誠とは、常識や法律に反しても、断固として行うこと

花咲か爺さんは神の意思に素直に従いました。彼がしたことは、子犬を飼うとか裏の畑を掘るとか普通に誰でもする常識的なことでしたが、浦島太郎がしたことは尋常ではありませんでした。

浦島太郎に助けられた亀がやってきて、「背中に乗れ」と人間の言葉で彼に話しかけたので、浦島太郎はその亀が神の使いだということが分かりました。亀の背中に乗れば、海中に引き込まれて溺れ死ぬことになります。だからいくら神様の意志だからと言って、普通の人なら尻込みするはずです。

日本人の倫理を研究した東大教授の相良亨は、誠の考え方を下記のように説明しています。「無私になり神と全く同じ心になった時、何が正しいのかが分かる。それが分かったら、いかに常識と違っていようが、即座に実践する、という考え方である」

浦島太郎も誠の考え方に基づいて行動しました。神と同じ心になって亀の言うことを聞き、神の意思を理解しました。そこで自分が溺死する危険を顧みずに、亀の背中に乗ったのです。
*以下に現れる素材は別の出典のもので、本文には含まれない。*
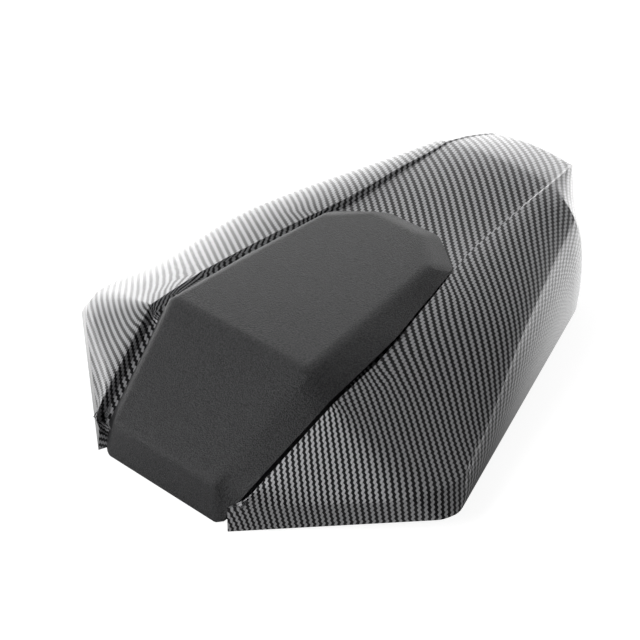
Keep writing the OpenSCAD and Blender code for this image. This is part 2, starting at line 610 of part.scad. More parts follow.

読者の皆さんも、神道の信仰から生まれた誠という考え方が、キリスト教の信仰から生まれたFreedomの考え方と、よく似ていることにお気づきだと思います。Freedomは、「イエス・キリストと同じ正しい心で」「仲間を助けるために行うことであれば」、法律や律法を破っても構わない、というものです。

誠の考え方には、「仲間を助けるために行うことであれば」という隣人愛の条件は明記されていません。しかし神道の神様である天照大神は、日本人の幸せと繁栄のために働いているので、心の中には隣人愛が当然含まれています。

花咲か爺さんや浦島太郎はおとぎ話ですが、幕末になると多くの日本人が実際に誠の考え方に基づいて行動するようになりました。